Exercise goal
Find every line with the word "scene". Copy those lines.

Data extract
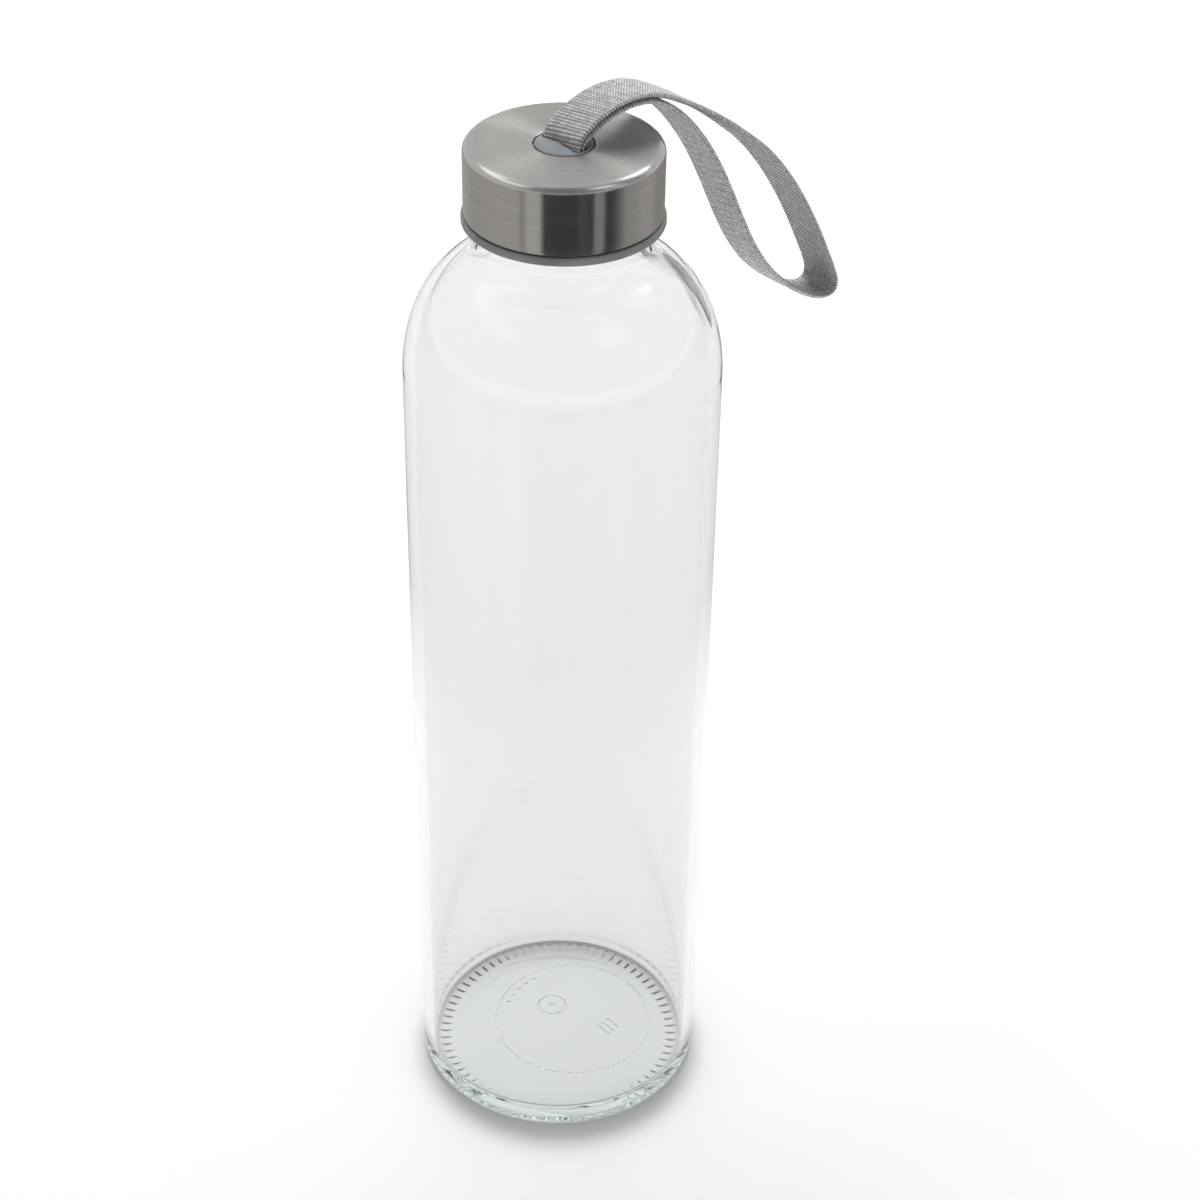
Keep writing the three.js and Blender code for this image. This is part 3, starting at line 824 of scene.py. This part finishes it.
def steelMaterial(name, colour, roughness, topRoughness, lines, stretch, anisotropy):
    material, tree, shader = shadedMaterial(name)
    setInputs(shader, Metallic=1.0, Roughness=roughness, Anisotropic=anisotropy, Anisotropic_Rotation=0.25)
    tangent = addNode(tree, "ShaderNodeTangent", direction_type="RADIAL", axis="Z")
    link(tree, tangent.outputs[0], shader.inputs["Tangent"])
    place = addNode(tree, "ShaderNodeTexCoord").outputs["Object"]
    brush = placeGroup(tree, brushedLines, place, Lines=lines, Stretch=stretch)
    marks = placeGroup(tree, handlingMarks, place, Smudge=0.12, Scratch=0.22)
    lines = mathNode(tree, "ADD", mathNode(tree, "MULTIPLY", brush.outputs["Fine"], 0.6),
                     mathNode(tree, "MULTIPLY", brush.outputs["Coarse"], 0.4))
    dark = tuple(c * 0.9 for c in colour) + (1,)
    light = tuple(min(c * 1.08, 1) for c in colour) + (1,)
    base = mixColour(tree, rangeNode(tree, lines, 0.35, 0.65, 0, 1), dark, light)
    base = mixColour(tree, mathNode(tree, "MULTIPLY", marks.outputs["Smudges"], 0.04), base,
                     tuple(c * 0.7 for c in colour) + (1,))
    link(tree, base, shader.inputs["Base Color"])
    facing = addNode(tree, "ShaderNodeNewGeometry")
    upward = addNode(tree, "ShaderNodeSeparateXYZ")
    link(tree, facing.outputs["True Normal"], upward.inputs[0])
    top = rangeNode(tree, upward.outputs["Z"], 0.9, 1.0, roughness, topRoughness, True)
    gloss = mathNode(tree, "ADD", mathNode(tree, "ADD", top, rangeNode(tree, lines, 0.35, 0.65, 0.03, -0.03)),
                     mathNode(tree, "MULTIPLY", marks.outputs["Smudges"], 0.012))
    link(tree, gloss, shader.inputs["Roughness"])
    scratches = mathNode(tree, "MULTIPLY", marks.outputs["Scratches"], 0.3)
    addBump(tree, shader, mathNode(tree, "SUBTRACT", lines, scratches), 0.1, 0.00001)
    return material


greyPlastic = plasticMaterial("greyPlastic", (0.26, 0.275, 0.272), 0.38, 6)
buttonPlastic = plasticMaterial("buttonPlastic", (0.20, 0.217, 0.226), 0.33, 7, 0.1)
spunSteel = steelMaterial("spunSteel", (0.60, 0.58, 0.56), 0.19, 0.3, 14, 3.5, 0.94)
pinSteel = steelMaterial("pinSteel", (0.58, 0.58, 0.57), 0.25, 0.25, 9, 3, 0.3)

liner = turnedPiece("capLiner", linerOutline(), 192)
pushOut(liner, "thread", threadSet["height"] * mm, linerThread)
smoothShade(liner, 35)
setOn(liner, greyPlastic, "cap", "grey_plastic", "cap_liner")
shell = turnedPiece("capShell", shellOutline(), 192)
smoothShade(shell, 35)
setOn(shell, spunSteel, "cap", "spun_steel", "cap_shell")
print("cap made")


# Seal ring, between the glass rim and the liner
sealSet = {"inner": 13.0, "outer": 16.6, "round": 0.35, "bead": 0.12, "beadHalf": 0.5}


def sealOutline():
    size = sealSet
    low, high = sealLow.z / mm, sealHigh.z / mm
    inner, outer, edge = size["inner"], size["outer"], size["round"]
    outline = arcPoints(outer - edge, low + edge, edge, -90, 0, 5)
    outline += arcPoints(outer - edge, high - edge, edge, 0, 90, 5)
    outline += arcPoints(inner + edge, high - edge, edge, 90, 180, 5)
    outline += arcPoints(inner + edge, low + edge, edge, 180, 270, 5)
    middle, half = (inner + outer) / 2, size["beadHalf"]
    outline += [(middle - half, low), (middle, low + size["bead"]), (middle + half, low)]
    outline.append(outline[0])
    return [(r * mm, z * mm) for r, z in outline]


seal = turnedPiece("sealRing", sealOutline(), 128)
smoothShade(seal, 50)
setOn(seal, plasticMaterial("silicone", (0.80, 0.80, 0.77), 0.5, 3), "seal", "silicone", "seal_ring")
print("seal made")


# Button: a domed disc that turns in the cap, with a slot for the strap
buttonSet = {
    "radius": 5.8, "flangeRadius": 7.5, "flangeHeight": 1.4, "flangeEdge": 0.2, "dome": 0.6, "domeEdge": 0.15,
    "slot": (3.4, 10.6), "slotRound": 1.1, "slotCut": 12, "edge": 0.13,
}


def buttonOutline():
    size = buttonSet
    low = buttonLow.z / mm
    flangeTop = low + size["flangeHeight"]
    flange, edge = size["flangeRadius"], size["flangeEdge"]
    r, dome = size["radius"], size["dome"]
    domeTop = capTop / mm + dome
    domeRadius = (r * r + dome * dome) / (2 * dome)
    edgeAngle = math.degrees(math.acos((r - size["domeEdge"]) / domeRadius))
    outline = [(0, low), (flange - edge, low), (flange, low + edge), (flange, flangeTop - edge),
               (flange - edge, flangeTop), (r, flangeTop), (r, domeTop - dome - 0.1)]
    outline += arcPoints(0, domeTop - domeRadius, domeRadius, edgeAngle, 90, 14)
    return [(r * mm, z * mm) for r, z in outline]


button = turnedPiece("strapButton", buttonOutline(), 128)
slotX, slotY = buttonSet["slot"]
clearSelection()
bpy.ops.mesh.primitive_cube_add(size=1, location=(0, 0, capTop))
slotCutter = bpy.context.object
slotCutter.name = "slotCutter"
slotCutter.scale = (slotX * mm, slotY * mm, buttonSet["slotCut"] * mm)
bpy.ops.object.transform_apply(location=True, rotation=False, scale=True)
bpy.ops.object.mode_set(mode="EDIT")
bpy.ops.mesh.select_all(action="DESELECT")
bpy.ops.object.mode_set(mode="OBJECT")
for edge in slotCutter.data.edges:
    a, b = (slotCutter.data.vertices[v].co for v in edge.vertices)
    edge.select = abs(a.z - b.z) > 1 * mm
bpy.ops.object.mode_set(mode="EDIT")
bpy.ops.mesh.bevel(offset=buttonSet["slotRound"] * mm, segments=6)
bpy.ops.object.mode_set(mode="OBJECT")
applyModifier(button, "BOOLEAN", operation="DIFFERENCE", object=slotCutter, solver="EXACT")
bpy.data.objects.remove(slotCutter)
bevelLimit = math.radians(50)
applyModifier(button, "BEVEL", width=buttonSet["edge"] * mm, segments=3, limit_method="ANGLE",
              angle_limit=bevelLimit)
smoothShade(button, 40)
setOn(button, buttonPlastic, "anchor", "button_plastic", "strap_button")
print("button made")


# Pin: the bar that the strap goes round, under the button
pinSet = {"radius": 1.1, "length": 9.6, "round": 0.2}
clearSelection()
bpy.ops.mesh.primitive_cylinder_add(
    vertices=48, radius=pinSet["radius"] * mm, depth=pinSet["length"] * mm,
    location=(0, 0, (pinLow.z + pinHigh.z) / 2), rotation=(math.radians(90), 0, 0))
pin = bpy.context.object
pin.name = "strapPin"
bpy.ops.object.transform_apply(location=True, rotation=True, scale=True)
applyModifier(pin, "BEVEL", width=pinSet["round"] * mm, segments=3, limit_method="ANGLE",
              angle_limit=bevelLimit)
smoothShade(pin, 40)
setOn(pin, pinSteel, "anchor", "pin_steel", "strap_pin")
print("pin made")


# Studio
studioSet = {
    "floorSize": 8, "floorColour": (0.9, 0.9, 0.9, 1), "front": -42,  # degrees about the vertical
    "worldLow": 0.95, "worldHigh": 0.75, "worldFill": 0.4,
    "keyPlace": (-0.05, 0.84, 1.65), "keySize": 1.1, "keyPower": 31,
    "nearEdge": (0.15, 0.22), "farEdge": 3.0, "cardLift": 0.0005,
    "nearColour": (0.9, 0.9, 0.9, 1), "floorTint": (1, 0.985, 0.965),
    "skyFar": 1.6, "skyRise": (36, 42), "skyFall": (50, 60), "skyTint": (1, 1, 1), "bounces": 32,
}


def fromFront(right, away, up):  # a place given as the camera sees it: to its right, away from it, up
    turn = math.radians(studioSet["front"])
    c, s = math.cos(turn), math.sin(turn)
    return (right * c - away * s, right * s + away * c, up)


clearSelection()
bpy.ops.mesh.primitive_plane_add(size=studioSet["floorSize"], location=(0, 0, 0))
floor = bpy.context.object
floor.name = "studioFloor"
floorMaterial, floorTree, floorShader = shadedMaterial("studioFloor")
setInputs(floorShader, Base_Color=studioSet["floorColour"], Roughness=0.9, Specular_IOR_Level=0.1)
floor.data.materials.append(floorMaterial)


# Cards that only polished surfaces see: they give the steel its bands and its bright edge.
def reflectionCard(name, outline, colourOf):
    card = turnedPiece(name, outline, 96)
    material, tree = newMaterial(name)
    out = addNode(tree, "ShaderNodeOutputMaterial")
    glow = addNode(tree, "ShaderNodeEmission")
    link(tree, glow.outputs[0], out.inputs["Surface"])
    place = addNode(tree, "ShaderNodeTexCoord")
    turned = addNode(tree, "ShaderNodeMapping")
    setInputs(turned, Rotation=(0, 0, math.radians(-studioSet["front"])))
    split = addNode(tree, "ShaderNodeSeparateXYZ")
    link(tree, place.outputs["Object"], turned.inputs["Vector"])
    link(tree, turned.outputs[0], split.inputs[0])
    towards = mathNode(tree, "MULTIPLY", split.outputs["Y"], -1)
    angle = mathNode(tree, "ARCTAN2", split.outputs["X"], towards)
    turn = rangeNode(tree, angle, -math.pi, math.pi, 0, 1)
    link(tree, colourOf(tree, turn, place.outputs["Object"]), glow.inputs["Color"])
    material.cycles.emission_sampling = "NONE"
    card.data.materials.append(material)
    for kind in ("camera", "diffuse", "transmission", "volume_scatter", "shadow"):
        setattr(card, "visible_" + kind, False)
    return card


def levelRamp(tree, turn, levels, tint):
    ramp = addNode(tree, "ShaderNodeValToRGB")
    stops = ramp.color_ramp.elements
    while len(stops) > 1:
        stops.remove(stops[-1])
    for i, (degrees, level) in enumerate(levels):
        stop = stops[0] if i == 0 else stops.new((degrees + 180) / 360)
        stop.position = (degrees + 180) / 360
        stop.color = tuple(level * t for t in tint) + (1,)
    link(tree, turn, ramp.inputs[0])
    return ramp.outputs[0]


# Each level is (degrees to the right of the camera's side, brightness).
floorLevels = [
    (-180, 0.42), (-150, 0.44), (-120, 0.40), (-95, 0.42), (-60, 0.42), (-51, 0.42), (-48, 0.27),
    (-45, 0.27), (-42, 0.48), (-27, 0.48), (-22, 0.02), (-5, 0.01), (15, 0.01), (18, 0.04), (25, 0.04),
    (27, 0.01), (33, 0.01), (35, 0.25), (45, 0.25), (47, 0.01), (56, 0.02), (64, 0.12), (74, 0.32),
    (88, 0.33), (92, 0.38), (116, 0.40), (128, 0.28), (140, 0.32), (150, 0.44), (180, 0.42),
]
dimLevels = [
    (-180, 0.66), (-70, 0.62), (-40, 0.36), (-20, 0.24), (22, 0.24), (44, 0.3), (66, 0.6), (76, 0.35),
    (96, 0.3), (108, 0.62), (180, 0.66),
]
brightLevels = [
    (-180, 0.66), (-166, 0.8), (-156, 1.5), (-126, 1.5), (-112, 1.4), (-90, 1.35), (-56, 1.3), (-42, 0.3),
    (-20, 0.24), (18, 0.24), (30, 0.4), (44, 1.35), (64, 1.45), (74, 0.35), (96, 0.3), (106, 0.7),
    (124, 1.2), (134, 3.0), (141, 8.0), (148, 3.0), (157, 0.8), (180, 0.66),
]


def floorGlow(tree, turn, place):  # bands by direction, but plain close to the bottle
    reach = addNode(tree, "ShaderNodeVectorMath", operation="LENGTH")
    link(tree, place, reach.inputs[0])
    beyond = rangeNode(tree, reach.outputs["Value"], *studioSet["nearEdge"], 0, 1, True)
    bands = levelRamp(tree, turn, floorLevels, studioSet["floorTint"])
    return mixColour(tree, beyond, studioSet["nearColour"], bands)


def skyGlow(tree, turn, place):  # a bright belt that fades out above and below
    split = addNode(tree, "ShaderNodeSeparateXYZ")
    link(tree, place, split.inputs[0])
    height = split.outputs["Z"]
    low, full, fall, end = (capTop + studioSet["skyFar"] * math.sin(math.radians(a))
                            for a in studioSet["skyRise"] + studioSet["skyFall"])
    belt = mathNode(tree, "MULTIPLY", rangeNode(tree, height, low, full, 0, 1, True),
                    rangeNode(tree, height, fall, end, 1, 0, True))
    dim = levelRamp(tree, turn, dimLevels, studioSet["skyTint"])
    return mixColour(tree, belt, dim, levelRamp(tree, turn, brightLevels, studioSet["skyTint"]))


floorOutline = [(r, studioSet["cardLift"]) for r in (studioSet["nearEdge"][0], studioSet["farEdge"])]
skyOutline = [(r, z + capTop) for r, z in arcPoints(0, 0, studioSet["skyFar"], 3, 89, 24)]
floorCard = reflectionCard("floorCard", floorOutline, floorGlow)
skyCard = reflectionCard("skyCard", skyOutline, skyGlow)

key = bpy.data.lights.new("overheadKey", "AREA")
key.shape = "SQUARE"
key.size = studioSet["keySize"]
key.energy = studioSet["keyPower"]
keyLamp = bpy.data.objects.new("overheadKey", key)
bpy.context.scene.collection.objects.link(keyLamp)
keyLamp.location = fromFront(*studioSet["keyPlace"])
keyLamp.rotation_euler = keyLamp.location.to_track_quat("Z", "Y").to_euler()
keyLamp.visible_glossy = False
keyLamp.visible_transmission = False

world = bpy.data.worlds.new("studioWorld")
bpy.context.scene.world = world
world.use_nodes = True
worldTree = world.node_tree
worldTree.nodes.clear()
worldOut = addNode(worldTree, "ShaderNodeOutputWorld")
worldLight = addNode(worldTree, "ShaderNodeBackground")
worldPlace = addNode(worldTree, "ShaderNodeTexCoord")
worldSplit = addNode(worldTree, "ShaderNodeSeparateXYZ")
link(worldTree, worldPlace.outputs["Generated"], worldSplit.inputs[0])
worldLevel = rangeNode(worldTree, worldSplit.outputs["Z"], 0.0, 0.9,
                       studioSet["worldLow"], studioSet["worldHigh"], True)
worldPath = addNode(worldTree, "ShaderNodeLightPath")
fill = studioSet["worldFill"]
worldColour = mixColour(worldTree, worldPath.outputs["Is Diffuse Ray"], worldLevel, (fill, fill, fill, 1))
link(worldTree, worldColour, worldLight.inputs["Color"])
link(worldTree, worldLight.outputs[0], worldOut.inputs["Surface"])
bpy.context.scene.view_settings.view_transform = "Standard"
# Light that is caught in the thick glass of the base turns many times before it gets out.
for kind in ("max", "glossy", "transmission"):
    setattr(bpy.context.scene.cycles, kind + "_bounces", studioSet["bounces"])
print("studio set")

Answer to this task
Keep writing the three.js and Blender code for this image. This is part 3, starting at line 824 of scene.py. This part finishes it.
bpy.context.scene.collection.objects.link(keyLamp)
bpy.context.scene.world = world
bpy.context.scene.view_settings.view_transform = "Standard"
    setattr(bpy.context.scene.cycles, kind + "_bounces", studioSet["bounces"])